Re: Security is not something that can be patched in later
> such as are those now being discovered in x86 (and by extnension AMD64 instruction set) processors,
The recent exploits (Spectre, Meltdown, Intel's ME problems and so on) have absolutely nothing, at all, to do with the x86 instruction set or with processors that implement the x86 instruction set specifically.
Spectre and Meltdown are to do with speculative execution. A CPU-engineering - completely instruction set agnostic - technique to increase performance. It is bugs in the design and implementation of these features that have caused these issues.
Similar techniques are implemented in PowerPC, SPARC, ARM and other more esoteric (or more niche) architectures.

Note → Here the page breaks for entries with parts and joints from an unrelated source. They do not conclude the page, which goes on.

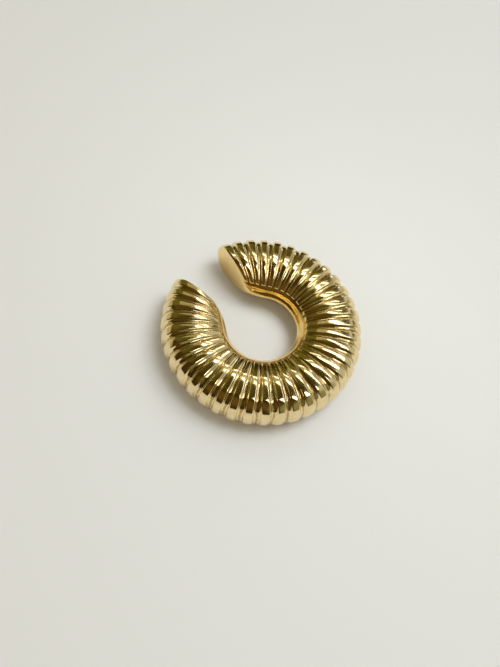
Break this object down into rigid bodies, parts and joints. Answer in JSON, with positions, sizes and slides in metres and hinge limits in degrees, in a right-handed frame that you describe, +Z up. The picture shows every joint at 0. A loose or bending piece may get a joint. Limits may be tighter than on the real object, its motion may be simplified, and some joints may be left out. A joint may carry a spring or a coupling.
{
  "type": "ear cuff",
  "caption": "Chunky C-shaped ear cuff with rounded ribs all round, a smooth bore for the rim of the ear and a smooth end face on each side of the gap.",
  "frame": {"origin": "middle of the cuff's footprint, on the surface that it lies on", "axes": "+Z up along the axis of the ring, with the cuff lying on its side; the gap faces -Y and the back of the ring is towards +Y"},
  "size_m": [0.024, 0.0234, 0.0052],
  "materials": {
    "polished_gold": "polished yellow gold plate over brass, with fine casting dimples and wiping scratches"
  },
  "bodies": {
    "root": {"ribbed_cuff": "polished_gold"}
  },
  "joints": []
}
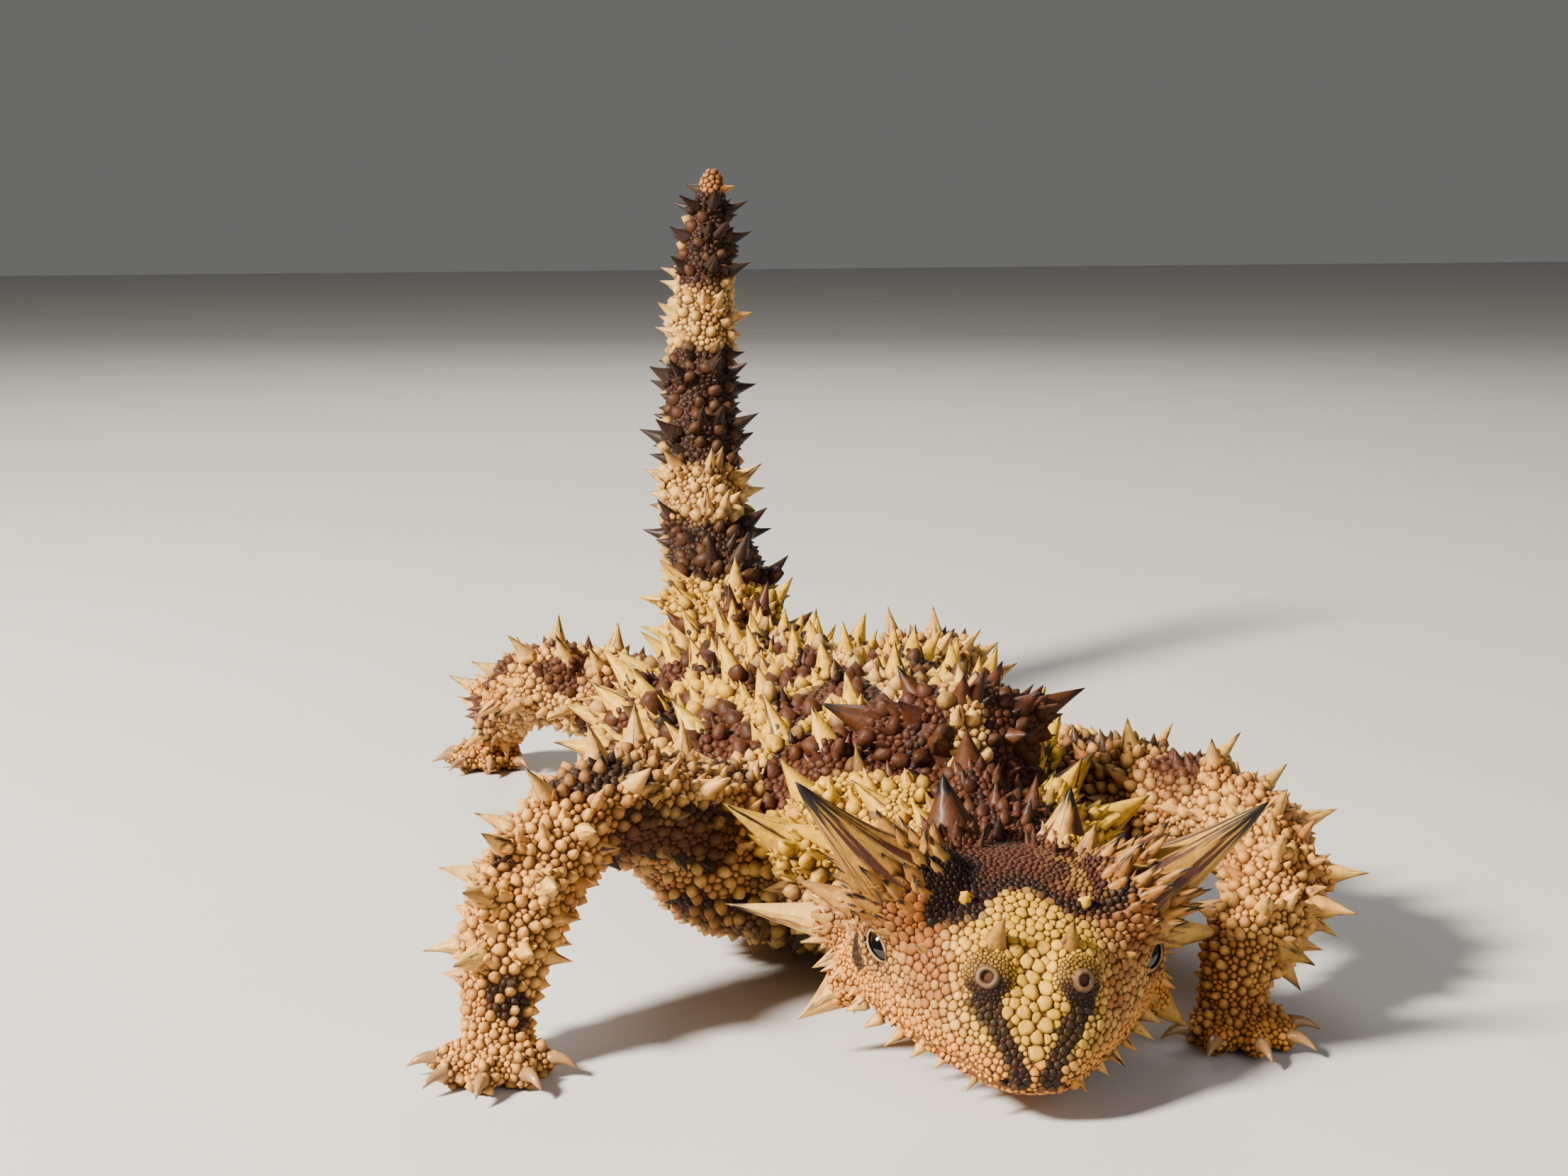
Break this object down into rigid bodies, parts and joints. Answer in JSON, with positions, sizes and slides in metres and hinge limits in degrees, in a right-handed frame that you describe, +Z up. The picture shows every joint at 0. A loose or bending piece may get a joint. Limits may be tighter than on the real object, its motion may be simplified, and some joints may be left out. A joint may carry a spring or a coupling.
{
  "type": "thorny devil lizard model",
  "caption": "Still, life-size thorny devil lizard in a walking stance, head low, tail raised, covered in tapered thorns, on flat-soled clawed feet.",
  "frame": {"origin": "on the floor plane under the middle of the model's box", "axes": "+Z up from the floor, -Y the way the animal faces, +X its left side"},
  "size_m": [0.068, 0.1128, 0.0562],
  "materials": {
    "skin": "dry, matt scaly skin in cream, yellow and reddish brown",
    "horn": "horny keratin, tan with dark streaks and tips, slight sheen",
    "eye": "wet, dark, glossy"
  },
  "bodies": {
    "root": {"eye_left": "eye", "eye_right": "eye", "foot_left": "skin", "foot_right": "skin", "forearm_left": "skin", "forearm_right": "skin", "hand_left": "skin", "hand_right": "skin", "head": "skin", "horn_left": "horn", "horn_right": "horn", "neck": "skin", "shank_left": "skin", "shank_right": "skin", "tail_base": "skin", "tail_middle": "skin", "tail_tip": "skin", "thigh_left": "skin", "thigh_right": "skin", "torso": "skin", "upper_arm_left": "skin", "upper_arm_right": "skin"}
  },
  "joints": []
}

IBM has been releasing firmware patches to deal with these issues on PowerPC hardware (I work with PowerPC hardware). ARM has as well for their affected (only some of the most recent designs, all older ARM designs prior to about 2 years ago were all in-order execution) chips. I don't deal with SPARC (well, not in 5 or so years) so am unaware of what is specifically happening in that sphere.
These are electronics engineering problems, not x86 problems.
Like with Spectre and Meltdown, Intel's ME issue isn't an x86 instruction set issue. It is an implementation problem with a general purpose - non-instructoin set specific - CPU-design paradigm, embedding an isolated control-processor into the platform.